【パリ安倍雅信】予算審議で混迷を深めるフランス議会は、国民議会第3勢力の右派・国民連合(RN)率いるマリーヌ・ルペン氏が27日、保守派のバルニエ首相に対して、不信任案動議をちらつかせ、政府予算案の修正を来月2日までに示すよう迫った。だが、早ければ来週にも政権が倒れる可能性があり、そうなればフランスの財政とユーロ圏の安定に壊滅的な影響を及ぼす可能性がある。

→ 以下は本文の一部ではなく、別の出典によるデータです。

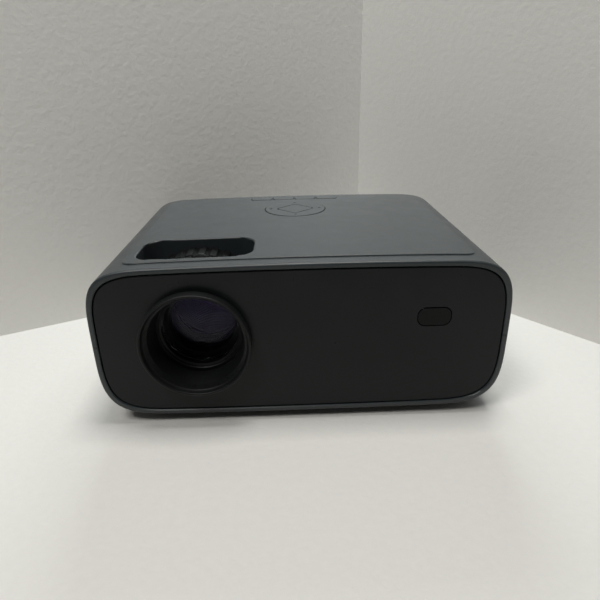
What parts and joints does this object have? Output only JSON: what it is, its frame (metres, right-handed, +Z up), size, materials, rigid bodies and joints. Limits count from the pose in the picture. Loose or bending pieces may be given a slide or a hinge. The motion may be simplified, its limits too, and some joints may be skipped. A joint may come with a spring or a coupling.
{
  "type": "mini projector",
  "caption": "Compact video projector: soft-cornered casing, proud lens ring, top window over focus and keystone rings, key pad, row keys and screw-out tilt foot.",
  "frame": {"origin": "on the table, under the middle of the object's box: the casing's width, and the depth from the lens ring's lip to the rear rim", "axes": "+X to the right seen from the front, +Y from the front with the lens to the rear with the sockets, +Z up"},
  "size_m": [0.21, 0.156, 0.0892],
  "materials": {
    "shell_plastic": "fine satin moulding texture",
    "panel_plastic": "satin",
    "black_plastic": "matt",
    "key_plastic": "satin",
    "rubber": "matt",
    "coated_glass": "polished, violet coating",
    "smoked_window": "gloss",
    "display_glass": "polished",
    "acrylic_sheet": "clear, finely grooved",
    "aluminium": "extruded",
    "steel": "plated",
    "circuit_board": "solder mask",
    "winding_tape": "tape over windings",
    "capacitor_sleeve": "shrunk sleeve",
    "paper_cone": "pressed paper"
  },
  "bodies": {
    "housing": {"top_shell": "shell_plastic", "bottom_shell": "shell_plastic", "front_panel": "panel_plastic", "rear_panel": "panel_plastic", "lens_bezel": "black_plastic", "lens_mount": "black_plastic", "engine_housing": "black_plastic", "front_fresnel": "acrylic_sheet", "rear_fresnel": "acrylic_sheet", "condenser_lens": "coated_glass", "led_board": "aluminium", "heatsink": "aluminium", "exhaust_fan_frame": "black_plastic", "intake_fan_frame": "black_plastic", "key_board": "circuit_board", "foot_front_left": "rubber", "foot_front_right": "rubber", "foot_rear_left": "rubber", "foot_rear_right": "rubber", "case_screw_1": "steel", "case_screw_2": "steel", "case_screw_3": "steel", "case_screw_4": "steel", "hdmi_socket": "steel", "usb_socket": "steel", "card_slot": "steel", "av_jack": "black_plastic", "power_inlet": "black_plastic", "power_board": "circuit_board", "main_board": "circuit_board", "transformer": "winding_tape", "capacitor": "capacitor_sleeve", "speaker_frame": "black_plastic", "speaker_cone": "paper_cone", "signal_window": "smoked_window", "signal_board": "circuit_board"},
    "focus_barrel": {"lens_barrel": "black_plastic", "front_lens": "coated_glass", "middle_lens": "coated_glass", "rear_lens": "coated_glass"},
    "focus_ring": {"focus_ring": "black_plastic"},
    "keystone_ring": {"keystone_ring": "black_plastic"},
    "display": {"lcd_frame": "black_plastic", "lcd_panel": "display_glass"},
    "exhaust_rotor": {"exhaust_fan_rotor": "black_plastic"},
    "intake_rotor": {"intake_fan_rotor": "black_plastic"},
    "pad_pivot": {"nav_pivot": "rubber"},
    "pad": {"nav_ring": "key_plastic"},
    "ok_key": {"key_ok": "key_plastic"},
    "power_key": {"key_power": "key_plastic"},
    "source_key": {"key_source": "key_plastic"},
    "menu_key": {"key_menu": "key_plastic"},
    "return_key": {"key_return": "key_plastic"},
    "foot_stud": {"tilt_stud": "steel"},
    "foot_knob": {"tilt_knob": "black_plastic"}
  },
  "joints": [
    {"name": "focus_turn", "type": "hinge", "parent": "housing", "child": "focus_ring", "pos_m": [-0.053, -0.0515, 0.048], "axis": [0, 1, 0], "range_deg": [-35, 35]},
    {"name": "focus_slide", "type": "slide", "parent": "housing", "child": "focus_barrel", "axis": [0, 1, 0], "range_m": [-0.0016, 0.0016]},
    {"name": "keystone_turn", "type": "hinge", "parent": "housing", "child": "keystone_ring", "pos_m": [-0.053, -0.0355, 0.048], "axis": [0, 1, 0], "range_deg": [-40, 40]},
    {"name": "display_tilt", "type": "hinge", "parent": "housing", "child": "display", "pos_m": [-0.053, 0.0122, 0.048], "axis": [1, 0, 0], "range_deg": [-4, 4]},
    {"name": "exhaust_spin", "type": "hinge", "parent": "housing", "child": "exhaust_rotor", "pos_m": [-0.0914, 0.033, 0.04665], "axis": [1, 0, 0], "continuous": true},
    {"name": "intake_spin", "type": "hinge", "parent": "housing", "child": "intake_rotor", "pos_m": [0.0914, 0.018, 0.04665], "axis": [1, 0, 0], "continuous": true},
    {"name": "pad_side_tilt", "type": "hinge", "parent": "housing", "child": "pad_pivot", "pos_m": [0, 0.034, 0.08605], "axis": [0, 1, 0], "range_deg": [-1.1, 1.1], "stiffness_Nm_per_rad": 1},
    {"name": "pad_fore_tilt", "type": "hinge", "parent": "pad_pivot", "child": "pad", "pos_m": [0, 0.034, 0.08605], "axis": [1, 0, 0], "range_deg": [-1.1, 1.1], "stiffness_Nm_per_rad": 1},
    {"name": "ok_press", "type": "slide", "parent": "housing", "child": "ok_key", "axis": [0, 0, -1], "range_m": [0, 0.0004], "stiffness_N_per_m": 1500, "springref_m": -0.0002},
    {"name": "power_press", "type": "slide", "parent": "housing", "child": "power_key", "axis": [0, 0, -1], "range_m": [0, 0.0004], "stiffness_N_per_m": 1500, "springref_m": -0.0002},
    {"name": "source_press", "type": "slide", "parent": "housing", "child": "source_key", "axis": [0, 0, -1], "range_m": [0, 0.0004], "stiffness_N_per_m": 1500, "springref_m": -0.0002},
    {"name": "menu_press", "type": "slide", "parent": "housing", "child": "menu_key", "axis": [0, 0, -1], "range_m": [0, 0.0004], "stiffness_N_per_m": 1500, "springref_m": -0.0002},
    {"name": "return_press", "type": "slide", "parent": "housing", "child": "return_key", "axis": [0, 0, -1], "range_m": [0, 0.0004], "stiffness_N_per_m": 1500, "springref_m": -0.0002},
    {"name": "foot_lift", "type": "slide", "parent": "housing", "child": "foot_stud", "axis": [0, 0, -1], "range_m": [0, 0.012]},
    {"name": "foot_turn", "type": "hinge", "parent": "foot_stud", "child": "foot_knob", "pos_m": [0, -0.056, 0.0024], "axis": [0, 0, 1], "range_deg": [0, 2885]}
  ],
  "couplings": [
    {"joint": "focus_slide", "follows": "focus_turn", "m_per_rad": 0.002619},
    {"joint": "display_tilt", "follows": "keystone_turn", "ratio": 0.1},
    {"joint": "foot_turn", "follows": "foot_lift", "rad_per_m": 4188.8}
  ]
}
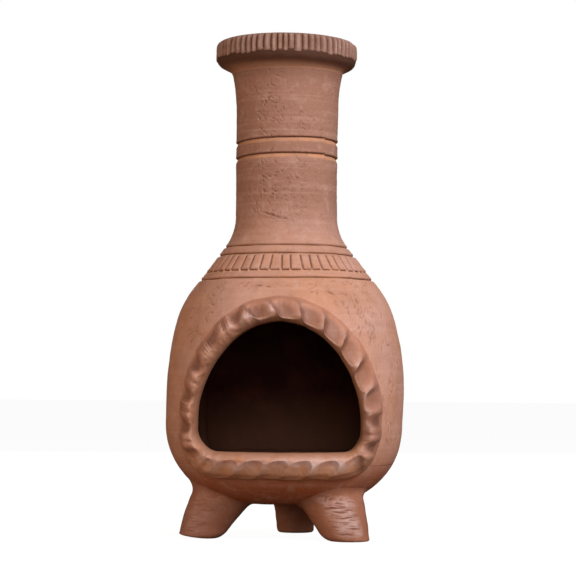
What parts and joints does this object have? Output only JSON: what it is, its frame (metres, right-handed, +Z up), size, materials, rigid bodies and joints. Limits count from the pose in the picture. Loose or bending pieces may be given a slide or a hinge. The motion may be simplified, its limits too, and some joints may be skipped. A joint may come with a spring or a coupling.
{
  "type": "chiminea",
  "caption": "Small clay garden chimney fireplace: a belly with an arched, thumb-crimped mouth, a tall neck, a fluted crown and stubby feet.",
  "frame": {"origin": "on the pot's own axis, in the plane that the soles of its feet stand on", "axes": "+Z up along the pot's axis to the top of the flue, -Y out of the middle of the mouth, +X to the right of someone facing the mouth"},
  "size_m": [0.288, 0.2931, 0.6],
  "materials": {
    "belly_clay": "matt, dusty fired terracotta",
    "neck_clay": "matt fired terracotta, darker and purplish",
    "crown_clay": "matt fired terracotta, dark",
    "lip_clay": "matt fired terracotta with dusty crests",
    "foot_clay": "matt fired terracotta",
    "luting_clay": "unglazed clay inside the firebox, smoke darkened"
  },
  "bodies": {
    "root": {"base_bowl": "belly_clay", "firebox_front_shell": "belly_clay", "firebox_rear_shell": "belly_clay", "chimney_front_shell": "neck_clay", "chimney_rear_shell": "neck_clay", "crown_ring": "crown_clay", "mouth_arch_lip": "lip_clay", "mouth_sill_lip": "lip_clay", "foot_front_left": "foot_clay", "foot_front_right": "foot_clay", "foot_rear": "foot_clay", "base_seam_coil": "luting_clay", "neck_seam_coil": "luting_clay", "right_seam_coil": "luting_clay", "left_seam_coil": "luting_clay"}
  },
  "joints": []
}
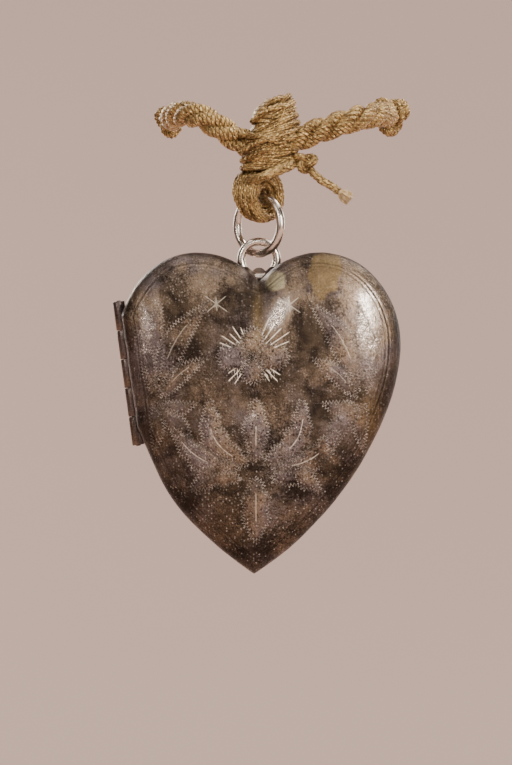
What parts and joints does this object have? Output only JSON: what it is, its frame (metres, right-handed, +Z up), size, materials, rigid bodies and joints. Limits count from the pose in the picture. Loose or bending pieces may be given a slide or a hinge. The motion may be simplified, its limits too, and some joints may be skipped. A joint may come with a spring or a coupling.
{
  "type": "locket",
  "caption": "Puffed heart locket of engraved tarnished silver that opens on a side hinge, hung by a jump ring from a tied gilt cord.",
  "frame": {"origin": "the point of the cord's centreline that the locket hangs from, inside the lashing", "axes": "+X to the right of someone who looks at the front cover, +Y from the front cover to the back cover, +Z up"},
  "size_m": [0.0303, 0.0184, 0.0488],
  "materials": {
    "tarnished_silver": "engraved, tarnished silver plate, half polished by wear",
    "silver_wire": "worn, polished",
    "gilt_brass": "dull gilt",
    "pin_steel": "drawn wire",
    "celluloid": "clear, a little yellowed",
    "card": "aged, matt",
    "gilt_thread": "metallic thread, twisted",
    "cotton_core": "frayed cotton"
  },
  "bodies": {
    "cord_and_ties": {"cord": "gilt_thread", "cord_lashing": "gilt_thread", "cord_bight": "gilt_thread", "side_knot": "gilt_thread", "cord_tail": "gilt_thread", "tail_tuft": "cotton_core", "left_end_knot": "gilt_thread", "right_end_knot": "gilt_thread"},
    "ring": {"jump_ring": "silver_wire"},
    "back_half": {"back_cover": "tarnished_silver", "snap_flange": "gilt_brass", "back_picture_frame": "gilt_brass", "back_window": "celluloid", "back_picture_card": "card", "knuckle_1_back": "tarnished_silver", "knuckle_3_back": "tarnished_silver", "knuckle_5_back": "tarnished_silver", "hinge_leaf_back": "tarnished_silver", "hinge_pin": "pin_steel", "bail_ring": "silver_wire", "bail_lug": "tarnished_silver"},
    "front_half": {"front_cover": "tarnished_silver", "front_rim": "gilt_brass", "front_picture_frame": "gilt_brass", "front_window": "celluloid", "front_picture_card": "card", "knuckle_2_front": "tarnished_silver", "knuckle_4_front": "tarnished_silver", "hinge_leaf_front": "tarnished_silver"}
  },
  "joints": [
    {"name": "ring_swing", "type": "hinge", "parent": "cord_and_ties", "child": "ring", "pos_m": [0.0002, 0, -0.00513], "axis": [0.7547, -0.6561, 0], "range_deg": [-38, 38]},
    {"name": "locket_swing", "type": "hinge", "parent": "ring", "child": "back_half", "pos_m": [0.0002, 0, -0.01087], "axis": [0.7547, -0.6561, 0], "range_deg": [-25, 25]},
    {"name": "cover_hinge", "type": "hinge", "parent": "back_half", "child": "front_half", "pos_m": [-0.01248, 0, -0.02556], "axis": [0.1374, 0, -0.9905], "range_deg": [0, 150]}
  ]
}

現在、議会で審議されている予算案は、社会保障予算の概要を示す法案と政府予算の概要を示す法案から構成されている。両法案とも年末までに採択する必要があるため、ルペン氏は来月2日にバルニエ氏と会談した後、不信任動議を提出する可能性がある。左派政党連合(NFP)はバルニエ内閣に敵意を抱いており、不信任決議案を支持すれば政権は崩壊する。
今年6月に強行した下院の解散総選挙で、NFPが最多議席を獲得したものの過半数には至らず、マクロン大統領の中道派は第2政党に転落した。
フランスの法律では大統領の議会解散権は12カ月に1度しか行使できない。そのため、総選挙をするとしても早くても来年7月。ただ、マクロン大統領が任期前に辞任すれば、解散総選挙は可能だ。ルペン氏は政権政党を目指して着実に勢力を伸ばしてきた。党内には政治を混乱に陥れることを嫌う勢力と、政権転覆を支持する勢力があるといわれている。